== Exercise brief ==
Reproduce the material in full, exactly as written.

== Given data ==
###

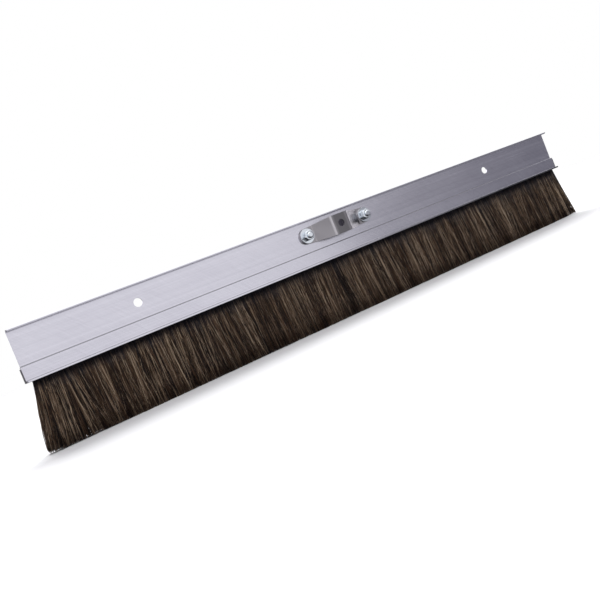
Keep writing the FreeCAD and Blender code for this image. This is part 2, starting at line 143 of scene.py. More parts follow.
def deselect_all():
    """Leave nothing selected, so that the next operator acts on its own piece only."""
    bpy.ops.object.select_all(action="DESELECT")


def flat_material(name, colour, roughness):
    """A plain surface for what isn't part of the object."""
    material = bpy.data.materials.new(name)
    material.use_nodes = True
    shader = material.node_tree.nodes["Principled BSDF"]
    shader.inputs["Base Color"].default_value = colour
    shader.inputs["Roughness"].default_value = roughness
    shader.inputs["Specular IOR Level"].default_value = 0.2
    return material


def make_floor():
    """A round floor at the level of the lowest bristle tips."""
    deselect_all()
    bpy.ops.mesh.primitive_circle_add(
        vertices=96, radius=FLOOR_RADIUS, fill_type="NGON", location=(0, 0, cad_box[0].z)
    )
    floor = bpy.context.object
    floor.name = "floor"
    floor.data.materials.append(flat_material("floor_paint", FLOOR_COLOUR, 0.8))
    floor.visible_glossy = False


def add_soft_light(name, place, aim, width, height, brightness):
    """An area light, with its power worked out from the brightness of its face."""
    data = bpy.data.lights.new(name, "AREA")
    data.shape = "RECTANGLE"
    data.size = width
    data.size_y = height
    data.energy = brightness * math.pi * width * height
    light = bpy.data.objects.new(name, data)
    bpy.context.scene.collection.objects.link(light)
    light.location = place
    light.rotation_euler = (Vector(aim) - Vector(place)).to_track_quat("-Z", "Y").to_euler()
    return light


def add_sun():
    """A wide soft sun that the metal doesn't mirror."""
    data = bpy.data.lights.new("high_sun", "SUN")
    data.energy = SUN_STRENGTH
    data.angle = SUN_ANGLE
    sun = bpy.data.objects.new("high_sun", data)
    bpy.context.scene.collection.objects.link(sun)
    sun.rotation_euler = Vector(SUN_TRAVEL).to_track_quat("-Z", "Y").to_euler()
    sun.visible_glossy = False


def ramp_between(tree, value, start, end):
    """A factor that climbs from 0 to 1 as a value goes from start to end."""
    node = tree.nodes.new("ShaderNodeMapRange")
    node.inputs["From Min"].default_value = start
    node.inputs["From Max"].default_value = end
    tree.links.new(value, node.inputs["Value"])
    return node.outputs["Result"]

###

== The answer ==
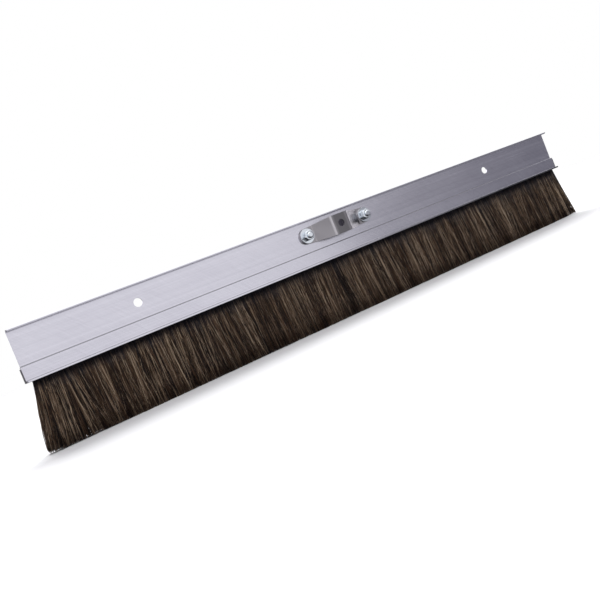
Keep writing the FreeCAD and Blender code for this image. This is part 2, starting at line 143 of scene.py. More parts follow.
def deselect_all():
    """Leave nothing selected, so that the next operator acts on its own piece only."""
    bpy.ops.object.select_all(action="DESELECT")


def flat_material(name, colour, roughness):
    """A plain surface for what isn't part of the object."""
    material = bpy.data.materials.new(name)
    material.use_nodes = True
    shader = material.node_tree.nodes["Principled BSDF"]
    shader.inputs["Base Color"].default_value = colour
    shader.inputs["Roughness"].default_value = roughness
    shader.inputs["Specular IOR Level"].default_value = 0.2
    return material


def make_floor():
    """A round floor at the level of the lowest bristle tips."""
    deselect_all()
    bpy.ops.mesh.primitive_circle_add(
        vertices=96, radius=FLOOR_RADIUS, fill_type="NGON", location=(0, 0, cad_box[0].z)
    )
    floor = bpy.context.object
    floor.name = "floor"
    floor.data.materials.append(flat_material("floor_paint", FLOOR_COLOUR, 0.8))
    floor.visible_glossy = False


def add_soft_light(name, place, aim, width, height, brightness):
    """An area light, with its power worked out from the brightness of its face."""
    data = bpy.data.lights.new(name, "AREA")
    data.shape = "RECTANGLE"
    data.size = width
    data.size_y = height
    data.energy = brightness * math.pi * width * height
    light = bpy.data.objects.new(name, data)
    bpy.context.scene.collection.objects.link(light)
    light.location = place
    light.rotation_euler = (Vector(aim) - Vector(place)).to_track_quat("-Z", "Y").to_euler()
    return light


def add_sun():
    """A wide soft sun that the metal doesn't mirror."""
    data = bpy.data.lights.new("high_sun", "SUN")
    data.energy = SUN_STRENGTH
    data.angle = SUN_ANGLE
    sun = bpy.data.objects.new("high_sun", data)
    bpy.context.scene.collection.objects.link(sun)
    sun.rotation_euler = Vector(SUN_TRAVEL).to_track_quat("-Z", "Y").to_euler()
    sun.visible_glossy = False


def ramp_between(tree, value, start, end):
    """A factor that climbs from 0 to 1 as a value goes from start to end."""
    node = tree.nodes.new("ShaderNodeMapRange")
    node.inputs["From Min"].default_value = start
    node.inputs["From Max"].default_value = end
    tree.links.new(value, node.inputs["Value"])
    return node.outputs["Result"]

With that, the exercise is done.